The commission also proposes the two agencies collaborate on “setting goals for the next hunting season” and asks that the deer committee present the information on the hunt results at different locations within 30-45 days of the annual hunt’s end.
“It is our hope that through the implementation and completion of this new reporting structure, the RCC will have the tangible statistics and information needed to better evaluate and assess the efficacy of the hunt,” the letter says. “We will then be able to determine whether to continue its support in the years ahead.”
To show the success of Ridgefield’s town hunt in combination with hunts in other towns and changes in state policy, Deer Committee Chairman Tom Belote pointed to a state comparison of 2009 and 2013 deer counts showing a 30% decline from 62 to 43 deer per square mile.
Howard Kilpatrick of the DEEP Wildlife Division described the program in the May-June issue of From the Field:
“In 2009 the Wildlife Division initiated an intense aerial survey to monitor changes in deer densities over time,” Mr. Kilpatrick wrote.
“The survey involves counting deer along six 10-mile long transects multiple times during the same winter.
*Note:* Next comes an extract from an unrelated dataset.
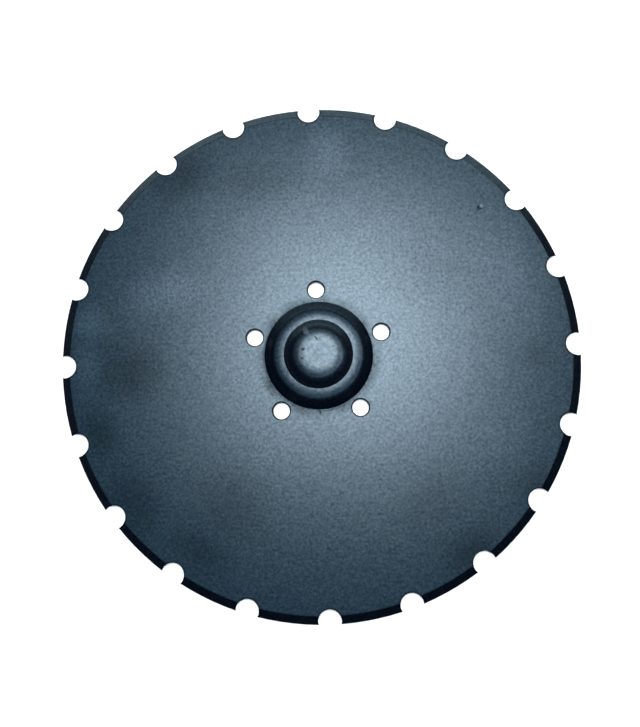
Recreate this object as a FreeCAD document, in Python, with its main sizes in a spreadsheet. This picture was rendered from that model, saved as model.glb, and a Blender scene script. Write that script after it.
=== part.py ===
import FreeCAD, Part
import math
import os
from collections import namedtuple
from enum import IntEnum

import Sketcher

# Notched seed drill disc, pressed from one round steel plate.
# Millimetres and degrees. Z is the disc's axis and the dome is up.
# The flat back face lies on Z = 0, and one notch and one bolt hole lie on +Y.

# Driving sizes: name, value, what it measures
SIZES = [
    ("disc_diameter", 410.0, "across the rim between two notches"),
    ("plate_thickness", 4.0, "plate and dome wall"),
    ("bevel_width", 7.0, "ground bevel on the dome side, measured along the radius"),
    ("edge_land", 0.6, "flat edge left under the bevel"),
    ("notch_count", 20, "round notches in the rim"),
    ("notch_diameter", 18.0, "across the punched notch"),
    ("notch_depth", 11.9, "from the rim to the bottom of the notch"),
    ("notch_chamfer_width", 0.5, "edge that the punch draws down round a notch, on the dome side"),
    ("bolt_count", 5, "hub bolt holes"),
    ("bolt_circle_diameter", 105.0, "through the centres of the bolt holes"),
    ("bolt_hole_diameter", 13.0, "bore of a bolt hole"),
    ("bolt_chamfer_width", 1.0, "chamfer round the mouth of a bolt hole, on the dome side"),
    ("cap_flat_radius", 11.0, "level top of the cap"),
    ("cap_crown_bend", 25.0, "inside radius of the easy bend round the cap's top"),
    ("cap_crown_angle", 16.0, "slope where the easy bend ends"),
    ("cap_shoulder_bend", 8.0, "inside radius of the cap's shoulder"),
    ("cap_wall_angle", 45.0, "slope of the cap's wall"),
    ("cap_wall_length", 3.4, "straight stretch of the cap's wall"),
    ("crease_bend", 0.7, "inside radius of the crease round the cap"),
    ("ledge_angle", 1.0, "slope of the ledge at the crease"),
    ("ledge_crown_bend", 24.0, "inside radius of the easy bend across the ledge"),
    ("ledge_crown_angle", 16.0, "slope where that bend ends"),
    ("ledge_shoulder_bend", 4.0, "inside radius of the ledge's shoulder"),
    ("dome_wall_angle", 45.0, "slope of the dome's outer wall"),
    ("dome_wall_length", 5.9, "straight stretch of the dome's outer wall"),
    ("base_bend", 1.5, "inside radius where the dome meets the plate"),
    ("flare_angle", 6.0, "slope of the plate where the press draws it up, at the dome's foot"),
    ("flare_bend", 20.0, "inside radius over which that slope eases until the plate is level"),
]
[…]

Estimated deer densities are derived by taking the number of deer observed and multiplying it by two to correct for deer concealed in vegetation.
“The survey was conducted four times in 2009 and the estimated deer densities for Fairfield County averaged 62.0 deer per square mile. This survey was repeated two times in 2013. Estimated deer densities in 2013 dropped to 43.2 deer per square mile.
“The drop in deer densities was statistically significant and it appears that a combination of state and local efforts to reduce the deer population in Fairfield County is paying off,” Mr. Kilpatrick wrote
Conservation Commission member Ben Oko said a major part of the concern with the town hunt is that it may not be achieving the goal of reducing deer-damage to major town open spaces.
“We’ve asked them in this letter for a lot of information going forward, to really get a handle on whether it makes a lot of sense to close town land for hunting, for the season,” Mr. Oko said
“We always have said that we should re-evaluate this program after a five-year period, and it’s been more than that now.
“We want to keep the deer pressure off our major open spaces,” he added. “Our goal is to decrease the deer population to take the pressure off the browse in the environment. The way they hunt is not consistent with that.”
Mr. Belote said the main property the Conservation Commission wants hunted — Hemlock Hills — just doesn’t work out as a place to hunt.
“The deer committee decided for a number of years now that wasn’t advantageous to hunt that property under the existing rules of the hunt,” he said. “The parcel gets too much pressure from hikers and bikers and dog walkers, and what it does is puts the deer into nocturnal patterns, and in view of the food resources, the deer have been hanging on the edge of Hemlock Hills, more toward the houses, where they can get vegetation to eat.
“Under the existing rules that prohibit us from hunting on weekends, on days the schools are closed, on holidays, we were only getting like 25 days of hunting, and to close that property off from October to December for 35 days wasn’t making sense,” Mr. Belote said. “It was causing more aggravation and frustration than it was worth.”
The deer committee’s recommended town hunting program for 2013 involves 12 parcels, some open for different seasons among the state allowed archery, shotgun and muzzleloader seasons.
The recommended hunting parcels, still to be reviewed and approved by the Board of Selectman, are:
- Levy Park: archery only, morning only.
- Shadow Lake archery, shotgun, and muzzleloader.
- Laurel Lane: archery, shotgun, muzzleloader.
- Linden Lane: archery only.
- Scodon Drive/Pheasant Lane: archery only.
- Old Trolley Road: archery only
- Ridgefield Golf Course: archery only
- Reed Park: archery, shotgun, muzzleloader.
- Spectacle swamp, (small piece) archery only; (large piece) archery and shotgun.
- Schlumberger: archery, shotgun and muzzleloader
- Keeler Court, archery only.
- Ledges Road open space: archery, shotgun, muzzleloader.